3. If you are tight with your local fishmonger, ask them to save some bones or fish heads for you and they most likely will give them to you or sell them to you at a very low price.
Although you can use any fish available to make your good homemade fish stock, I would recommend you stay away from really oily fish like salmon or mackerel. These fish are very pungent and may give your stock an overpowering flavor.
It's also important to clean the bones by washing them under water to remove any residual blood. If using fish heads, be sure to remove the gills to reduce any off tasting flavors and aromas.
You'll be adding what professional chefs call aromatics to the stock to add additional layers of flavors. Aromatics may include onions, garlic, carrots, celery and leeks plus herbs like parsley, tarragon, cilantro and bay leaves.
It's important to chop the vegetables into small dices or thin slices so there is more surface exposed to the water allowing for quicker extraction of flavors from them.
The goal when preparing a classic fish stock is to end up with fresh, clean, delicate flavor that is not over fishy in both taste and aroma. From my research, a higher ratio of clean bones to water offers the best results.
Making a fish stock at home is much faster than making a beef or chicken stock. In fact, you don't want the fish stock to keep cooking down or it will become way too strong tasting and there's the risk of giving it an overly fishy smell.
How long you cook your fish stock depends on how much you are making but it will typically take half the time it takes to make a chicken or beef stock.
Fish Stock Recipe
- 3 pounds fish bones fish heads or some combination of the two from non-oily, white fleshed fish like flounder, halibut, snapper, sea bass.
- 2 tablespoons olive oil
- 1 large yellow onion peeled and sliced thin
- 2 carrots thinly sliced
- 1 leek cleaned and sliced thin
- 3 stalks celery sliced thin
- 2 cloves garlic crushed
- ½ cup dry white wine
- 7 cups cold water
- 2 tablespoons black peppercorns
- 2 sprigs fresh thyme leaves and stems - roughly chopped
- 2 sprigs fresh parsley leaves and stems - roughly chopped
- 2 bay leaves dried
- salt & pepper to taste
Clean the fish bones
- In a large bowl, place the bones (fish heads) and cover with cold water. Add a couple tablespoons of salt and stir to dissolve. Soak the bones for 30 minutes, drain and rinse under cold water to remove all signs of blood.
- Heat a large stock pot over medium heat, add oil and when the oil gets hot, add the onion, carrots, leek, celery and garlic. Saute until the vegetables soften, about 3 minutes.
- Add the white wine to deglaze the pan and let the wine cook down for a couple of minutes.

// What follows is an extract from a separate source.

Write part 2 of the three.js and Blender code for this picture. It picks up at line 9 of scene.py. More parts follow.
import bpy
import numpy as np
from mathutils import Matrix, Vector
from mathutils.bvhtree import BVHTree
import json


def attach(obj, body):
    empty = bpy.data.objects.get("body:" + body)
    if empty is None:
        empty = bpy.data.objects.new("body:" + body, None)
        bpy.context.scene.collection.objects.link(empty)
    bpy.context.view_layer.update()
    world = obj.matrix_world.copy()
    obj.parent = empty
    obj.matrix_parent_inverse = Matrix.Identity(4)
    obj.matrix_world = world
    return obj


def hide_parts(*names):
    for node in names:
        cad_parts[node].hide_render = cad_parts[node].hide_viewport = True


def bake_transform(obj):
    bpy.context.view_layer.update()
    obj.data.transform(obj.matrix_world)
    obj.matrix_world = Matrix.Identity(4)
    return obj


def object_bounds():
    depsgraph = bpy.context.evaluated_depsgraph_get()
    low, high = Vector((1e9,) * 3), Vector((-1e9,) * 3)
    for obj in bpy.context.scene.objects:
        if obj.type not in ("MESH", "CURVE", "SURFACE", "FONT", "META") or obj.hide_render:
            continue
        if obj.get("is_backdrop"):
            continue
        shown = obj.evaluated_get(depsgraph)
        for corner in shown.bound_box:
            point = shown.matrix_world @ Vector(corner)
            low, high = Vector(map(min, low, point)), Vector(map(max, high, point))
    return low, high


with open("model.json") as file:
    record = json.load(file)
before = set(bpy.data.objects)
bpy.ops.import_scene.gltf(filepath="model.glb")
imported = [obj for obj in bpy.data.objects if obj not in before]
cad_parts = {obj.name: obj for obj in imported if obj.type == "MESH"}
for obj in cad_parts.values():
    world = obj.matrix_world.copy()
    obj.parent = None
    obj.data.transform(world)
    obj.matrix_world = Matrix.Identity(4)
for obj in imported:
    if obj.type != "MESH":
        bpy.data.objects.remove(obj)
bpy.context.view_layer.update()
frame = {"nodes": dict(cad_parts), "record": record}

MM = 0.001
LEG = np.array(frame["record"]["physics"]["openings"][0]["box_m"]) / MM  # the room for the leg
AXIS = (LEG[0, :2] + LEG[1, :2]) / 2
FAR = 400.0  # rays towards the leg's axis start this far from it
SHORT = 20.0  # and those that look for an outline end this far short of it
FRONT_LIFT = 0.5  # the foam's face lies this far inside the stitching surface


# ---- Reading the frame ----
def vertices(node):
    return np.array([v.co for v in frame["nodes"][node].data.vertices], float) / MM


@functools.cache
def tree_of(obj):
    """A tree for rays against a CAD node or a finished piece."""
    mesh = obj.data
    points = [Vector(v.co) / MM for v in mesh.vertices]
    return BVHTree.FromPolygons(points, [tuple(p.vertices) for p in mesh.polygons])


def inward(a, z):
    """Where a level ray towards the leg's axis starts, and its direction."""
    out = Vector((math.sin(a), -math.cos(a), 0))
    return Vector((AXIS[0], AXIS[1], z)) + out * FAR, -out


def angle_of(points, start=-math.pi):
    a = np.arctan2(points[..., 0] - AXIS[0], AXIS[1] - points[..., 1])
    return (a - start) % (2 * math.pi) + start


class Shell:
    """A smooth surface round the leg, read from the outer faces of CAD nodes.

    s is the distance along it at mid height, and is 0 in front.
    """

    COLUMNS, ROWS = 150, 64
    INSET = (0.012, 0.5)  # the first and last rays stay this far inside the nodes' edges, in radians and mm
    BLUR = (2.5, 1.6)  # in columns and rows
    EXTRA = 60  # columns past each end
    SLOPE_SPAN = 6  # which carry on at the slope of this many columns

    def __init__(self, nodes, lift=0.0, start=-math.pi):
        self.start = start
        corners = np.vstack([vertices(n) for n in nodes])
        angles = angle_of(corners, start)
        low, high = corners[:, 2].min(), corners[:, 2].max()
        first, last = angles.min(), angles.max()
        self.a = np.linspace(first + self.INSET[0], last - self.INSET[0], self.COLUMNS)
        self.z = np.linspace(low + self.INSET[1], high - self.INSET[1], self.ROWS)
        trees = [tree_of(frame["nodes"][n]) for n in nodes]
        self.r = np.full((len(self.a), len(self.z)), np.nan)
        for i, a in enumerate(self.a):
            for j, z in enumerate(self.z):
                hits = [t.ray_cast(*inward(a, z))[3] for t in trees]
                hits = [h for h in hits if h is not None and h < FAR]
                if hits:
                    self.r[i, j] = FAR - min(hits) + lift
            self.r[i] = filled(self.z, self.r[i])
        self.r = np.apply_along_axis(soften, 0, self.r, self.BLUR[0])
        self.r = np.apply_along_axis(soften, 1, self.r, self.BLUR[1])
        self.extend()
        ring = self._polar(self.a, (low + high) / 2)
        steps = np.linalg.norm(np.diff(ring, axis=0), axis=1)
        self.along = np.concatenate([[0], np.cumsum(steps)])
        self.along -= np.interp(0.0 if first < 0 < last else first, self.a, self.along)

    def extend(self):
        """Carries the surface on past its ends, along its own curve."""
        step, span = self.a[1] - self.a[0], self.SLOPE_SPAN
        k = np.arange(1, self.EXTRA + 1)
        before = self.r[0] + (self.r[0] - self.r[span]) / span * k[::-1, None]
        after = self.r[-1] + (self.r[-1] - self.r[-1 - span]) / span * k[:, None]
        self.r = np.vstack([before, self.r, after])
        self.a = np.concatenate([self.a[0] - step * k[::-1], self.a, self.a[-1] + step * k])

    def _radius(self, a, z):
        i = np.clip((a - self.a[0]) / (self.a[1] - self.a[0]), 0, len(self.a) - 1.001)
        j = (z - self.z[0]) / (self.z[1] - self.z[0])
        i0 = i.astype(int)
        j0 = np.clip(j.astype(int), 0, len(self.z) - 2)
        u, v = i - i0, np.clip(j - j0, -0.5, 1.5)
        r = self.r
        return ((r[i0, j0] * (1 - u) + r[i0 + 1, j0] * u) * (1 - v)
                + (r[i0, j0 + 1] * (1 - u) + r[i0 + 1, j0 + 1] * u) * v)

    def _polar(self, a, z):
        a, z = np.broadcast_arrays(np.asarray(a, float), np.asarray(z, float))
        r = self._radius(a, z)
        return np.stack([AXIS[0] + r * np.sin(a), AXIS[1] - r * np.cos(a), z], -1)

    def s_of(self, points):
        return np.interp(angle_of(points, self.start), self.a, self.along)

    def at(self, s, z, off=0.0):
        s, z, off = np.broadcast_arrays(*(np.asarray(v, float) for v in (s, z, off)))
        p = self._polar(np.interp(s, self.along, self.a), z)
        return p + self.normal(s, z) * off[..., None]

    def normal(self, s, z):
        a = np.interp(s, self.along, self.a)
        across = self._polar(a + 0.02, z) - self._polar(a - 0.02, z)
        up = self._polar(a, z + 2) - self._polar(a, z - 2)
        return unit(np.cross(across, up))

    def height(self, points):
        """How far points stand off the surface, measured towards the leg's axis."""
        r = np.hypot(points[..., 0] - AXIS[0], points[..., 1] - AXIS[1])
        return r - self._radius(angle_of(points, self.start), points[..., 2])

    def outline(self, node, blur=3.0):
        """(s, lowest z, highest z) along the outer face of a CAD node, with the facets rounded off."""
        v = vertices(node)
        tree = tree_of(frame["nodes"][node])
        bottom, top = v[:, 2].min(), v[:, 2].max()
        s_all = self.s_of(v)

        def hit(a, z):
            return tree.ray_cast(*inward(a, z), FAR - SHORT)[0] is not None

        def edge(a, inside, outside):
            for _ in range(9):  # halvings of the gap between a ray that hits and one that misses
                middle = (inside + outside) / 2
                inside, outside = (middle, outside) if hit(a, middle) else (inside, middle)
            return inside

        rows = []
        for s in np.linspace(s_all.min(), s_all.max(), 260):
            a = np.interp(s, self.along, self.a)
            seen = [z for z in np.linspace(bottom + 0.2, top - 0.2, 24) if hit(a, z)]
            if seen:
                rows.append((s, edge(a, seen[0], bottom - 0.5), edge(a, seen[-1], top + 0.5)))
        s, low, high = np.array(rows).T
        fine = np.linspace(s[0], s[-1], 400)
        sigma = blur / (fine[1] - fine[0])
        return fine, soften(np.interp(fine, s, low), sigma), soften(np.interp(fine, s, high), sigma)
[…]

- Add the washed fish bones (fish heads) and enough water to cover the bones and heads. This should be somewhere between 7 cups of water.
- Add the black peppercorns, thyme, parsley and bay leaves and bring to a boil. As the water is coming to a boil, a white foam will appear at the top of the liquid. Use a large spoon or spatula to remove the foam and as soon as the liquid comes to a boil, reduce heat to a simmer.
- Simmer the stock for 20 to 30 minutes. When done, remove from heat and let the stock cool down for 10 minutes.
- Carefully strain the stock through a fine mesh strainer into another pot or large bowl. Taste and adjust seasoning with salt and pepper to taste.
- If you are not using immediately, let it cool down for another 10 or 15 minutes, transfer to storage containers, cover and chill in the refrigerator.
I made fish stock. It turned out very good. My remark is: if person leaves it to cool more then 1 hour, for example, for overnight, its necessary to take bay leaves out of stock, otherwise stock will get somewhat bitter. Thank you for sharing this method
If you're filleting whole fish, what about including the skins along with bones and head ? And if yes on the skins, should they be scaled first or not ? Or would it matter either way ? I'm using fresh caught speckled trout. thanks
Denise Yvonne Ramirez Oliver
I do include the skin with out scaling them. I use a fine mesh strainer and it works great
Troy D. Bates
Wow! Work at home dad, Really? You must be one heck of a researcher! I swear, You musta invented the cooking school program! You ar a sel-taught Chef! My Hat is off to you sir! I desire your cooking skills!